Fapiao is a Chinese invoice which was in paper form, and historically came as two types:

  1. General Fapiao – an accounting voucher to evidence transactions by all businesses, including individuals. These have now largely switched to e-invoice versions.
  2. Special fapiao – an invoice which support the VAT element of a transactions, and provides evidence for the deductibility of VAT. Special fapiao are only produced by businesses with a turnover above RMB 5million per annum.

Paper fapiao invoices

Both invoices were in paper form. To issue an invoice, a businesses must first order blank sheets of specially templated fapiao paper from their Chinese local tax bureau within its quota every month, print the transaction information on the fapiao sheets with a special printer that is linked to and controlled by the tax system, and then seal the fapiao with a dedicated fapiao seal showing the issuer’s name and tax identification code, and other necessary information.

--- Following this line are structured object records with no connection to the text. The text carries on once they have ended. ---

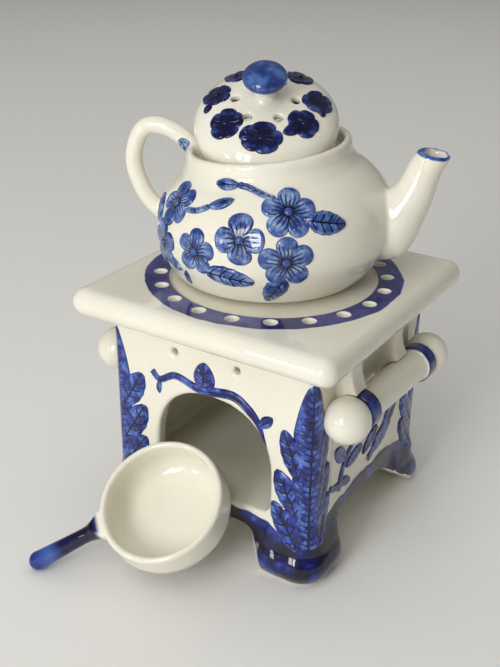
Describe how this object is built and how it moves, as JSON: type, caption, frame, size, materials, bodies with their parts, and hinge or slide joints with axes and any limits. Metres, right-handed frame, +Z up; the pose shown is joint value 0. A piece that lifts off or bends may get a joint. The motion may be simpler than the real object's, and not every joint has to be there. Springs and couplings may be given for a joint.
{
  "type": "aroma lamp",
  "caption": "Glazed pottery aroma lamp: a square stove with an arched door for a tea light, side rails, and a small teapot, pierced lid and pan that lift off.",
  "frame": {"origin": "on the table, under the middle of the whole set's box", "axes": "+Z up; -Y out of the door, towards the pan; +X towards the teapot's spout"},
  "size_m": [0.124, 0.1516, 0.1815],
  "materials": {
    "ivory_glaze": "glossy clear glaze over ivory clay, with cobalt painting",
    "cobalt_glaze": "glossy cobalt blue glaze, darker where it pools"
  },
  "bodies": {
    "stove": {"stove_walls": "ivory_glaze", "stove_floor": "ivory_glaze", "top_slab": "ivory_glaze", "rail_left": "ivory_glaze", "rail_right": "ivory_glaze", "rail_bracket_left_front": "ivory_glaze", "rail_bracket_left_back": "ivory_glaze", "rail_bracket_right_front": "ivory_glaze", "rail_bracket_right_back": "ivory_glaze"},
    "pot": {"pot_body": "ivory_glaze", "pot_spout": "ivory_glaze", "pot_handle": "ivory_glaze"},
    "lid": {"lid_dome": "ivory_glaze", "lid_knob": "cobalt_glaze"},
    "pan": {"pan_bowl": "ivory_glaze", "pan_handle": "cobalt_glaze"}
  },
  "joints": [
    {"name": "pot_lift", "type": "slide", "parent": "stove", "child": "pot", "axis": [0, 0, 1], "range_m": [0, 0.06]},
    {"name": "lid_lift", "type": "slide", "parent": "pot", "child": "lid", "axis": [-0.0912, -0.0579, 0.9942], "range_m": [0, 0.045]},
    {"name": "pan_pull", "type": "slide", "parent": "stove", "child": "pan", "axis": [0, -0.7071, 0.7071], "range_m": [0, 0.08]}
  ]
}
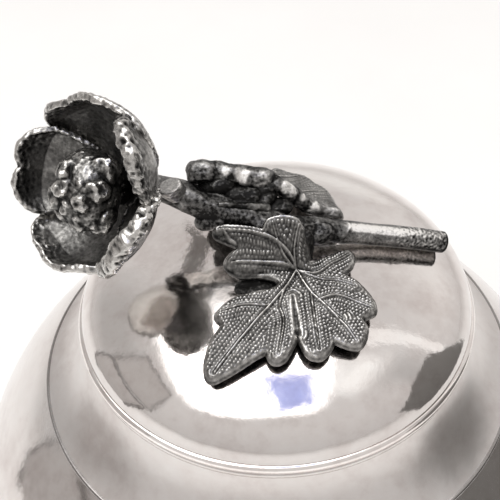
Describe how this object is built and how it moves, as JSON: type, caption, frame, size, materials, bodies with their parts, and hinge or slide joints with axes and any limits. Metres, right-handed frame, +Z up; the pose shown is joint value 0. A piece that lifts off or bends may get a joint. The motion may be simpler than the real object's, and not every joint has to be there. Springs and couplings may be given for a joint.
{
  "type": "covered sugar bowl",
  "caption": "Round covered sugar bowl with a low foot, a hollow-curved neck and a lift-off domed lid whose handle is a cast flower sprig with leaves.",
  "frame": {"origin": "centre of the circle that the foot stands on, on the bowl's axis", "axes": "+Z up along the bowl's axis; the sprig's stem runs along X with its flower at -X, and -Y is the side where the large leaf lies"},
  "size_m": [0.1246, 0.1246, 0.149],
  "materials": {
    "polished_silver": "mirror polish with fine handling scratches",
    "oxidised_silver": "cast, chased and darkened in the hollows, with bright rubbed edges",
    "fixing_brass": "plain turned"
  },
  "bodies": {
    "bowl": {"bowl_body": "polished_silver", "shoulder_line": "polished_silver", "neck": "polished_silver", "mouth_rim": "polished_silver", "foot": "polished_silver", "foot_wire": "polished_silver"},
    "lid_seat": {"lid_locating_collar": "polished_silver"},
    "lid": {"lid_dome": "polished_silver", "lid_flange": "polished_silver", "finial_boss": "oxidised_silver", "finial_stud": "fixing_brass", "finial_washer": "fixing_brass", "finial_nut": "fixing_brass", "stem": "oxidised_silver", "front_leaf": "oxidised_silver", "front_leaf_stalk": "oxidised_silver", "back_leaf": "oxidised_silver", "back_leaf_stalk": "oxidised_silver", "flower_receptacle": "oxidised_silver", "flower_pistil": "oxidised_silver", "flower_stamens": "oxidised_silver", "flower_petal_top": "oxidised_silver", "flower_petal_left": "oxidised_silver", "flower_petal_bottom": "oxidised_silver", "flower_petal_lower_right": "oxidised_silver", "flower_petal_upper_right": "oxidised_silver"}
  },
  "joints": [
    {"name": "lid_lift", "type": "slide", "parent": "bowl", "child": "lid_seat", "axis": [0, 0, 1], "range_m": [0, 0.08]},
    {"name": "lid_turn", "type": "hinge", "parent": "lid_seat", "child": "lid", "pos_m": [0, 0, 0.1022], "axis": [0, 0, 1], "continuous": true}
  ]
}
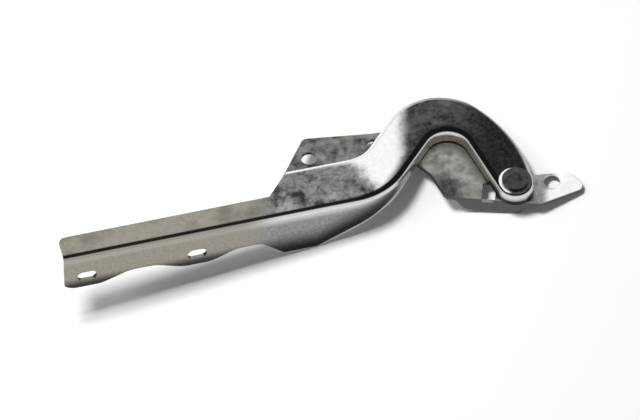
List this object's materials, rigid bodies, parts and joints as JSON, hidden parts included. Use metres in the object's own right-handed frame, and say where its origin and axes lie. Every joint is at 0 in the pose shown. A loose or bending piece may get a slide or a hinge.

E-fapiao – government generated digital data invoice

The electronic fapiao is being piloted to replace the paper-based system which is proving cumbersome as the economic has expanded. E-fapiao is a digital set with a unique digital signature. It is controlled by the regional Taxation Bureaus, with invoices processed and checked via the national unified invoice application. They can be based on PDF or OFD formats, but must include QR Code. The platform generates a unique digital invoice number for each submitted invoice. The invoice is then returned to the seller and their customer through their login accounts.

With the success of general e-fapiao programs, and special e-fapiao in limited sectors, from 2020, these were extended to many other B2B areas in selected regions and cities. It is expected that most major regions will switch to mandatory special e-fapiao’s by 2022, and it will go country-wide by 2023.